$f:\mathbb R\to \mathbb R$ is such that $(f(x))^n$ is a polynomial for all $n\ge 2$, $n\in\mathbb Z$. Is $f(x)$ necessarily a polynomial?
My attempt: The condition is equivalent to $(f(x))^p$ being a polynomial for all primes $p$. Also, clearly $f(x)$ is a ratio of two polynomials.
Hint $\ f^2,f^3\in \Bbb R[x]\,\Rightarrow\, f = f^3/f^2 \in \Bbb R(x)\,$ so $\,f^2 \in \Bbb R[x]\,\,\Rightarrow\,f \in \Bbb R[x]\, $ by the Rational Root Test (which works over any UFD, with same proof as in $\,\Bbb Z)$
More explicitly if $\,f^2 = p\in \Bbb R[x]\,$ then $\,f\,$ is a root of the monic $\,y^2 - p\in S[y]$ over the UFD $\,S = \Bbb R[x],\,$ so by RRT the reduced denominator of $\,f\,$ divides the lead coef $= 1\,$ of $\ y^2 - p.\ $ Hence the denominator of $\,f\,$ is a unit, i.e. the polynomial fraction $\,f\,$ is "integral", i.e. $\,f\in \Bbb R[x].$
Remark $\ $ This is a polynomial analog of the classical irrationality proofs for square-roots of numbers. Most of the proofs for numbers will also work here (e.g. comparing the parity of exponents in the (unique) prime factorizations on both sides).
If $f=0$ you're done, so suppose otherwise. Write:
$$f(x)=\frac{f^3(x)}{f^2(x)}=\frac{p(x)}{q(x)},$$
for polynomials $p,q$.
From which it follows that
$$q(x)=f^2(x)=\frac{p^2(x)}{q^2(x)}.$$
Now suppose that $p(x)$ has a root $r$ and $q(r)\neq 0$
Rearranging this gives $q^3(x)=p^2(x)$ locally around $r$. This is clearly impossible since $q,p$ are polynomials, hence $q(x)$ and $p(x)$ must have the same roots (repeat the argument for $q(x)$ having a root $r$ but $p(x)$ not). You can show that $p(x)$ must have degree larger than $q(x)$ from which it follows that $f(x)$ is a polynomial.
Yes. More generally:
If $D$ is a UFD, $R$ a ring extension of $D$, $x\in R$ such that $x^n\in D$ for all $n>1$, then $x\in D$.

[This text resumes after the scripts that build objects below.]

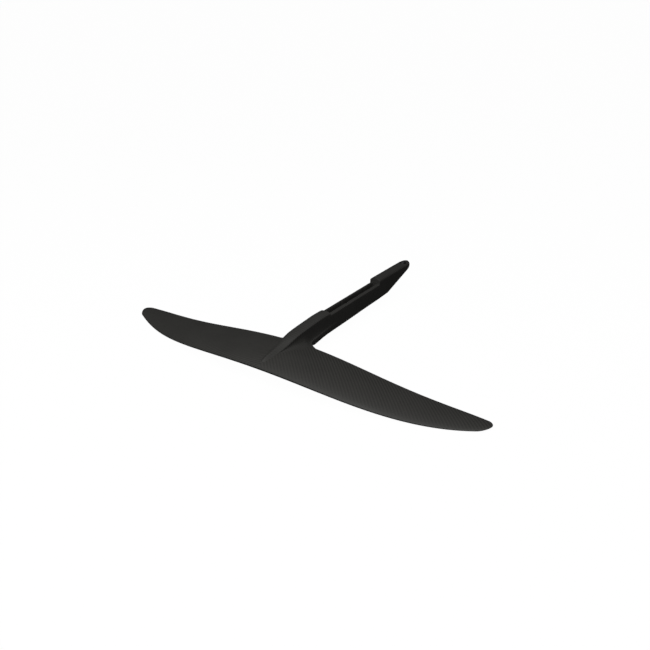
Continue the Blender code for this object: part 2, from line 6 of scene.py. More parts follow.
import bmesh
import bpy
from bpy.props import FloatProperty, FloatVectorProperty, PointerProperty
from bpy.types import Operator, Panel, PropertyGroup
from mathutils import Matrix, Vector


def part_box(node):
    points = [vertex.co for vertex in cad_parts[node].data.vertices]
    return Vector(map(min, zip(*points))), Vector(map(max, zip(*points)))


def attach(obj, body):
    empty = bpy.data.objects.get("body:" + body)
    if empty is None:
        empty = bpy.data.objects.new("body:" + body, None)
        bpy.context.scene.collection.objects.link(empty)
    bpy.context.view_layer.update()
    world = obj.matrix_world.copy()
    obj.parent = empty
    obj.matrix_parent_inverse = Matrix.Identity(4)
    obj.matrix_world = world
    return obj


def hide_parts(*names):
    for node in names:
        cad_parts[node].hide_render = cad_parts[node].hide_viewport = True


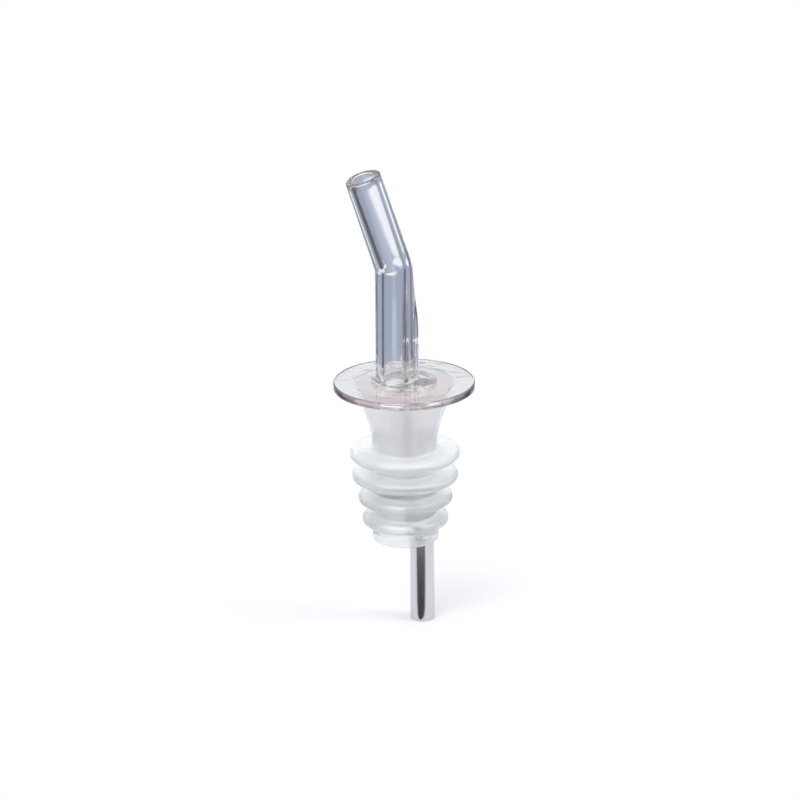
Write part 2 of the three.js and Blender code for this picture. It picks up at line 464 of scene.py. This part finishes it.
def grip_ring(z):
    low, high = z - RING_T / 2 + RING_EDGE, z + RING_T / 2 - RING_EDGE
    outline = arc((HUB_R - RING_EDGE, low), RING_EDGE, -90, 0, 5)
    outline += arc((HUB_R - RING_EDGE, high), RING_EDGE, 0, 90, 5)
    return disc_solid("ring", outline, RING_SIDES)


def spout_piece():
    body = spout_outside()
    inside_hub = HUB_BOTTOM + 1.0
    parts = [
        column("pour", POUR_X, SPOUT_X, SHANK_BOTTOM, inside_hub, POUR_R, POUR_R),
        column("vent", VENT_X, VENT_X, SHOULDER_Z, inside_hub + 0.2, VENT_R, VENT_R),
        shank_web(),
        column("nipple", VENT_X, VENT_X, NIPPLE_BOTTOM, SHOULDER_Z + 0.5,
               NIPPLE_R - NIPPLE_TAPER, NIPPLE_R, NIPPLE_EDGE),
    ]
    for part in parts + [grip_ring(z) for z in RING_Z]:
        combine(body, part, "UNION")
    combine(body, pour_bore(), "DIFFERENCE")
    combine(body, vent_bore(), "DIFFERENCE")
    return cleaned(body)


# ---------------------------------------------------------------- the other pieces

def collar_piece():
    outline = [
        (BORE_R + CHAMFER, RECESS_D),
        (RECESS_R - CHAMFER, RECESS_D),
        (RECESS_R, RECESS_D - CHAMFER),
        (RECESS_R, CHAMFER),
        (RECESS_R + CHAMFER, 0),
    ]
    outline += arc((COLLAR_R - COLLAR_EDGE, COLLAR_EDGE), COLLAR_EDGE, -90, 0, 8)
    outline += arc((COLLAR_R - COLLAR_EDGE, COLLAR_T - COLLAR_EDGE), COLLAR_EDGE, 0, 90, 8)
    outline += [
        (BORE_R + BORE_CHAMFER, COLLAR_T),
        (BORE_R, COLLAR_T - BORE_CHAMFER),
        (BORE_R, RECESS_D + CHAMFER),
    ]
    return turned("collar", outline, COLLAR_SIDES)


def flare(share):
    """A point of the neck's flare up to the flange, as (radius, height), from 0 at its foot to 1."""
    pull = [(NECK_R, NECK_TOP), (7.35, -8.2), (9.2, -4.4), (FLANGE_R - 0.2, -0.9)]
    rest = 1 - share
    weights = (rest ** 3, 3 * share * rest ** 2, 3 * share * share * rest, share ** 3)
    return tuple(sum(w * point[axis] for w, point in zip(weights, pull)) for axis in (0, 1))


def stopper_piece():
    corners = [
        (BORE_R, STOP_BOTTOM, 0.25),
        (TIP_R, STOP_BOTTOM, 1.0),
        (TIP_R, TIP_TOP, 0.35),
        (NECK_R, NECK_FOOT, 0.2),
    ]
    for z, r in zip(reversed(FIN_Z), reversed(FIN_R)):
        corners += [
            (NECK_R, z - FIN_EDGE - FIN_SLOPE, FIN_FILLET),
            (r, z - FIN_EDGE, FIN_ROUND),
            (r, z + FIN_EDGE, FIN_ROUND),
            (NECK_R, z + FIN_EDGE + FIN_SLOPE, FIN_FILLET),
        ]
    corners += [(*flare(k / FLARE_STEPS), 0) for k in range(FLARE_STEPS + 1)]
    corners += [(FLANGE_R, STOP_TOP - 0.9, 0.1), (FLANGE_R, STOP_TOP, 0.2), (BORE_R, STOP_TOP, 0.25)]
    return turned("stopper", rounded(corners, 7), STOPPER_SIDES)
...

Proof. $(x^2)^2\mid(x^3)^2\overset{UFD}\implies x^2\mid x^3\implies x\in D$.
Yours is the case $D=\mathbb R[x]$, $R=\mathbb R^{\mathbb R}$.
I'll answer my own question based on the comment.
If $(f(x))^2\equiv 0$, then $f(x)\equiv 0$ is also a polynomial. Let $(f(x))^2\not\equiv 0$.
$f(x)=\frac{(f(x))^3}{(f(x))^2}=\frac{p(x)}{q(x)}$ is a ratio of two polynomials $p(x)$, $q(x)$ with real coefficients.
$f(x)^2=r(x)$ is another polynomial with real coefficients.
Therefore $(p(x))^2=(q(x))^2r(x)$, so $(q(x))^2$ divides $(p(x))^2$, i.e. $q(x)$ divides $p(x)$, so $f(x)=\frac{p(x)}{q(x)}$ is a polynomial.
It was enough to claim that $(f(x))^2$, $(f(x))^3$ are polynomials to conclude $f(x)$ is a polynomial. More generally, $(f(x))^m$, $(f(x))^{km+1}$ could be polynomials for some $k,m\in\mathbb Z^+$ to conclude $f(x)$ is also a polynomial.
As barto claims in a comment, by Bézout's Lemma it's enough to know $(f(x))^a$, $(f(x))^b$ are polynomials, where $a,b\in\mathbb Z^+$ and $\gcd(a,b)=1$, to conclude that $f(x)$ is a polynomial.